Nous n’avons obtenu, dans cette étude, aucune différence significative entre les cibles adjacentes et non-adjacentes appariées à des amorces générales. Ainsi, tous les événements du récit semblent prendre sens d’après la topique établie dans la catégorie narrative ‘situation’ (Kintsch & van Dijk, 1978; Trabasso & van den Broek, 1985; van Dijk & Kintsch, 1983). La première phrase d’un récit introduit le lecteur dans un monde narratif en présentant le protagoniste, le lieu et le temps qui “ rend possible ” le traitement du texte (voir le modèle RTN décrit dans le chapitre 2, Shapiro, van den Broek & Fletcher, 1995; Trabasso & van den Broek, 1985; Trabasso, van den Broek & Suh, 1989).

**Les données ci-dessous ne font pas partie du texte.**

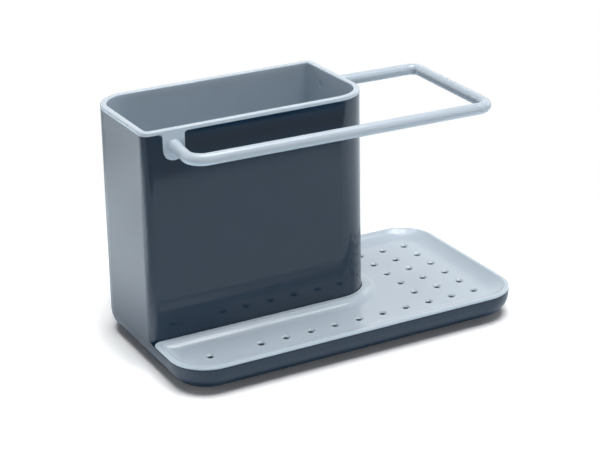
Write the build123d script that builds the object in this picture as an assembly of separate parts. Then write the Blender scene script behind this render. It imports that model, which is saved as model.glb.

Enfin, nos résultats ont confirmé ceux mis en évidence par van den Broek et Lorch (1993). Les réseaux causaux incluent de multiples connexions directes envers une seule unité de texte. Ces connexions peuvent être proches ou distantes dans la structure de surface du texte. Une chaîne linéaire causale traverse le réseau en connectant selon une succession temporelle les événements les plus importants. De plus, nous avons montré que la reconnaissance est ralentie par le taux d’information activé pendant la présentation de l’amorce, tandis que la reconnaissance est accélérée si le sujet n’a pas à sélectionner une information afin de fournir son jugement sur une seule information (uniquement pour des événements connectés directement, i.e., des cibles adjacentes appariées à soit des amorces actions soit des amorces but). Ainsi, il semblerait que la force de connexion entre les amorces et les cibles influence les temps de réaction. Dans cette expérience, des différences dans les forces de connexion n’ont pas été prises en compte, alors qu’il existe dans la littérature des arguments en faveur d’une influence des forces de connexion sur la représentation en mémoire d’un texte représentation (Trabasso, van den Broek & Suh, 1989; van den Broek, 1990b; Quintana, Tapiero & van den Broek, en révision). Ainsi, une forte connexion pourrait accélérer la reconnaissance d’une cible, ainsi que la sélection d’un événement à reconnaître approprié si un grand nombre de connexions associées à l’amorce activent diverses informations inappropriées. Ainsi l’effet inhibiteur que nous avons pu mettre en évidence provient de la force de connectivité, i.e., le nombre de connexions qu’un événement entretient avec d’autres. Nous avons étudié ce facteur sur des événements amorce, or la récupération de l’information en mémoire, à savoir d’un événement, peut être influencée par le nombre de connexions que possède cet événement puisque de nombreuses “ routes ” mènent à cet événement. De plus, si la relation causale entre l’amorce et la cible est plus forte que la relation entre l’amorce et les autres événements activés lors de sa lecture, la désactivation des événements inappropriés devrait être plus rapide (et facile). Les forces (degrés) de connexion causale ainsi que les effets inhibiteurs et/ou facilitateurs de la force de connectivité feront l’objet de notre second chapitre.